─── Dataset excerpt

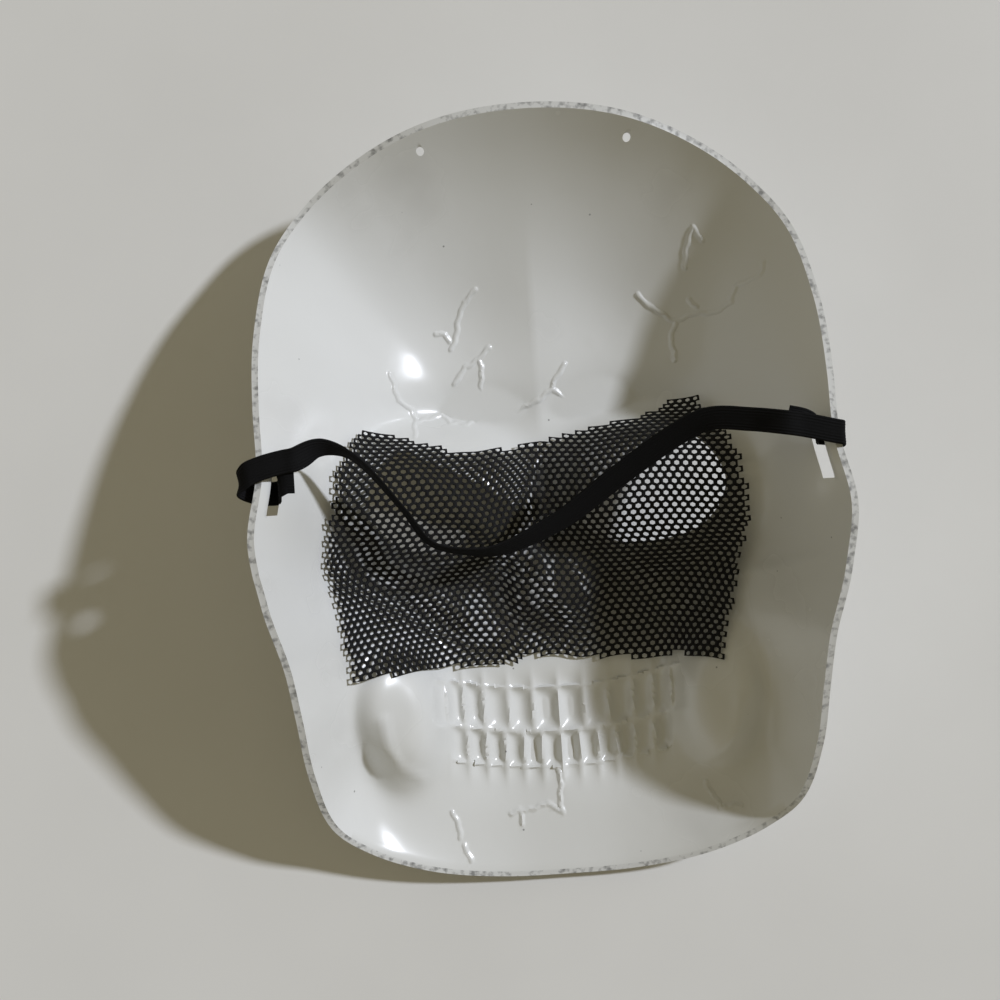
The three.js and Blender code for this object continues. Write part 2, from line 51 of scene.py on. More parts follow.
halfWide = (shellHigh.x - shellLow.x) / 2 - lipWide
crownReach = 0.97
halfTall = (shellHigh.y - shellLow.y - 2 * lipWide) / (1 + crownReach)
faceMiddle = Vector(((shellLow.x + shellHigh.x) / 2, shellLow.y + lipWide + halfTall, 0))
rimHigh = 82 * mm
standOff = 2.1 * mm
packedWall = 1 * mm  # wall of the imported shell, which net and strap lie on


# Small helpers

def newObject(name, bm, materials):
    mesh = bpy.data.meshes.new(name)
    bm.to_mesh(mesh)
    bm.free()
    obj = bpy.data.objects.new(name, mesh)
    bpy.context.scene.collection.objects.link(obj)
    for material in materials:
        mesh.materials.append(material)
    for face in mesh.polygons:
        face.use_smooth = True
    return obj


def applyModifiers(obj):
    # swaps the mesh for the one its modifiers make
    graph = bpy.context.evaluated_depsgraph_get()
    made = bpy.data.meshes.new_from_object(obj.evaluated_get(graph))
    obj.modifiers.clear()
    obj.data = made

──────

→ What you should do
Without changing a word, restate the whole listing.

→ Response
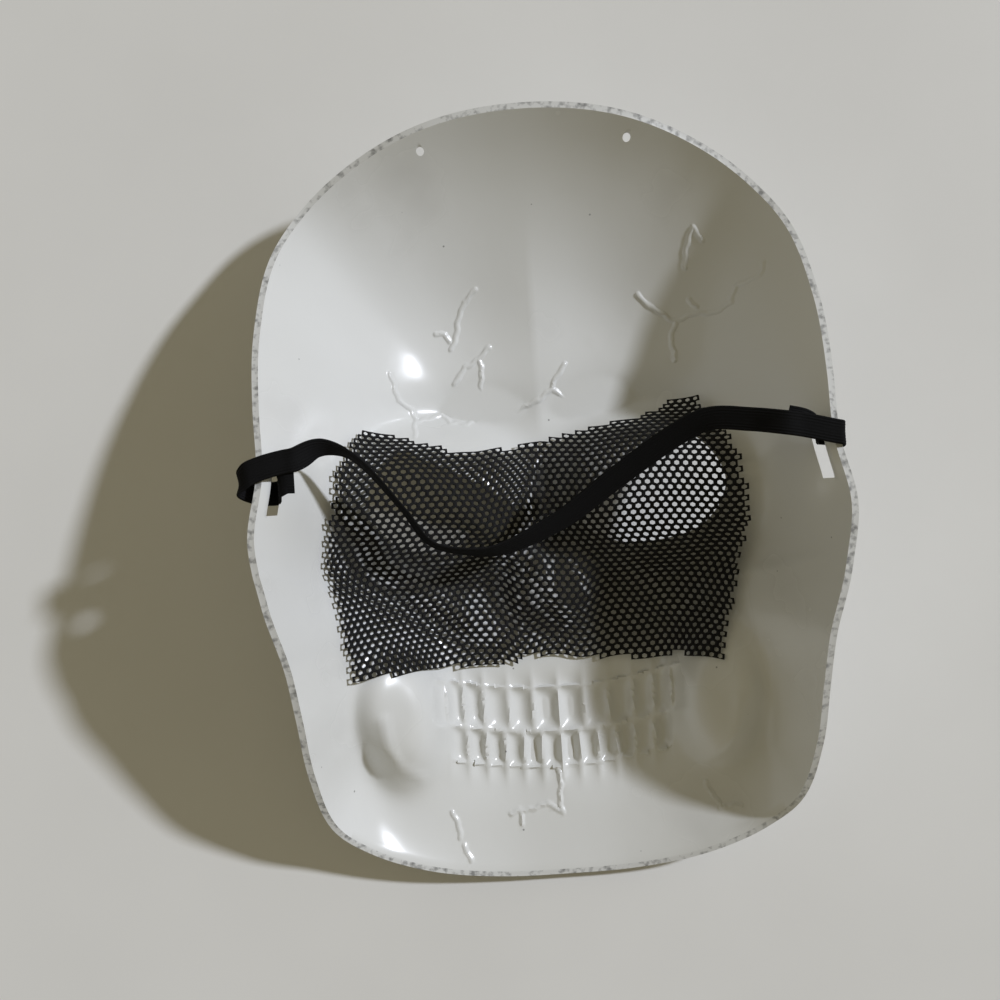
The three.js and Blender code for this object continues. Write part 2, from line 51 of scene.py on. More parts follow.
halfWide = (shellHigh.x - shellLow.x) / 2 - lipWide
crownReach = 0.97
halfTall = (shellHigh.y - shellLow.y - 2 * lipWide) / (1 + crownReach)
faceMiddle = Vector(((shellLow.x + shellHigh.x) / 2, shellLow.y + lipWide + halfTall, 0))
rimHigh = 82 * mm
standOff = 2.1 * mm
packedWall = 1 * mm  # wall of the imported shell, which net and strap lie on


# Small helpers

def newObject(name, bm, materials):
    mesh = bpy.data.meshes.new(name)
    bm.to_mesh(mesh)
    bm.free()
    obj = bpy.data.objects.new(name, mesh)
    bpy.context.scene.collection.objects.link(obj)
    for material in materials:
        mesh.materials.append(material)
    for face in mesh.polygons:
        face.use_smooth = True
    return obj


def applyModifiers(obj):
    # swaps the mesh for the one its modifiers make
    graph = bpy.context.evaluated_depsgraph_get()
    made = bpy.data.meshes.new_from_object(obj.evaluated_get(graph))
    obj.modifiers.clear()
    obj.data = made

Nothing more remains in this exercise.